FILE - Archbishop of Bangui Dieudonne Nzapalainga (R) walks with imam Oumar Kobine Layama (2nd R), representative of the local Muslim community, in Bangui Feb. 10, 2014.

A Roman Catholic archbishop in the Central African Republic grappled with a knife-wielding militiaman who was threatening to kill a Muslim child, according to eye-witnesses of the incident Sunday. Outnumbered and unarmed, the archbishop of Bangui and his medical team held off what was described as a bloodthirsty mob until the sick girl and her parents could be driven to safety.

Archbishop Dieudonne Nzapalainga had spent four days with his medical team giving free care to hundreds of people in villages around the town of Yaloke, about 225 kilometers from Bangui.

One of the settlements was predominantly Peul - a Muslim ethnic group that has sided with the Seleka rebels in the past two years of conflict. The Peul community has been a frequent target of the mostly Christian anti-balaka militia.

While in the village, the archbishop and his team decided to take a sick eight-year-old girl, with her parents, to Bangui to be treated at the hospital.

Although the team had the protection of U.N. peacekeepers in the villages, their travel to and from Bangui was without any kind of military escort.

Returning to Bangui, the archbishop and his team were stopped by the anti-balaka at a roadblock 26 kilometers north of Bangui.
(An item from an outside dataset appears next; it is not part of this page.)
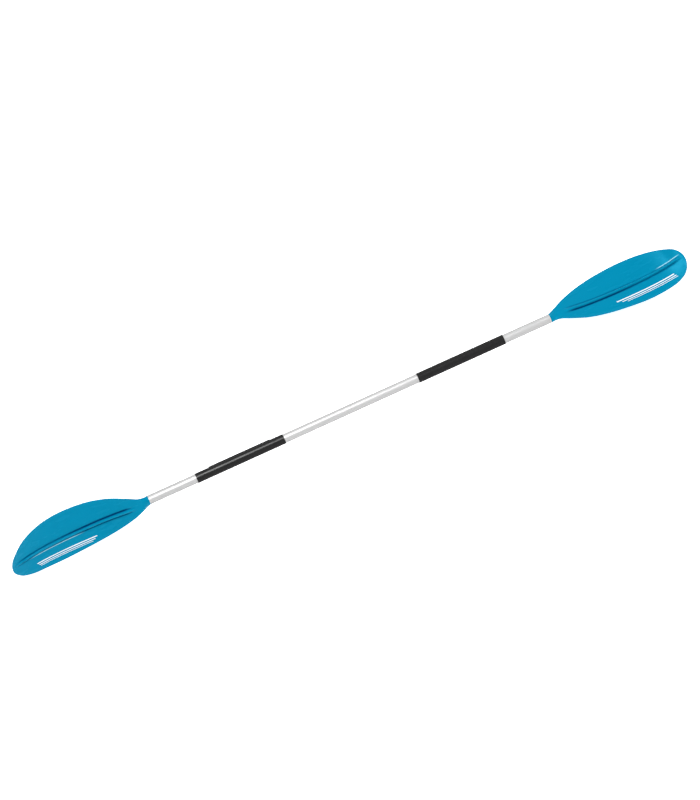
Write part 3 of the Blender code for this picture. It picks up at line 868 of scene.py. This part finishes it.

A doctor with the team, Elkana Ndawatcha, told VOA what happened next.

“The anti-balaka had a grenade and they threatened to throw it at our cars" if the group tried to leave. “They also had knives," he said, and they dragged a Peul out of one of the cars and were going to kill him.

Ndawatcha says Archbishop Nzapalainga intervened and grabbed the arm of a man who was about to draw a knife. The man pulled out the knife and the archbishop was left holding the sheath.

The doctor said that the eight people with the archbishop had to argue and fight with the 10 anti-balaka for 15 minutes before they could get away.

He said finally they got the Peuls back into the car and fled with them in two vehicles, while the archbishop stayed behind with the other two cars and restrained the anti-balaka.

A local journalist, who also witnessed the incident, Jovis Ouakara, confirmed the account. The sick girl made it to the archbishop’s house and was transferred to a hospital.

Ndawatcha said the incident happened next to a roadblock manned by Central African police, or gendarmes.

He said they were "about 15 meters from a gendarmerie roadblock but none of the gendarmes intervened to help."

Many observers have questioned the neutrality of the Central African security forces in the CAR’s sectarian conflict.

The Catholic Church is one of the few organizations still providing any medical aid in the villages of the CAR, and its teams often face harassment from armed groups.

Commenting on the Sunday incident, missionary Father Patrick Mbea - head of the Congregation of the Holy Spirit in the CAR - says this conflict is not one of religion because the actions of the anti-balaka can in no way be described as Christian.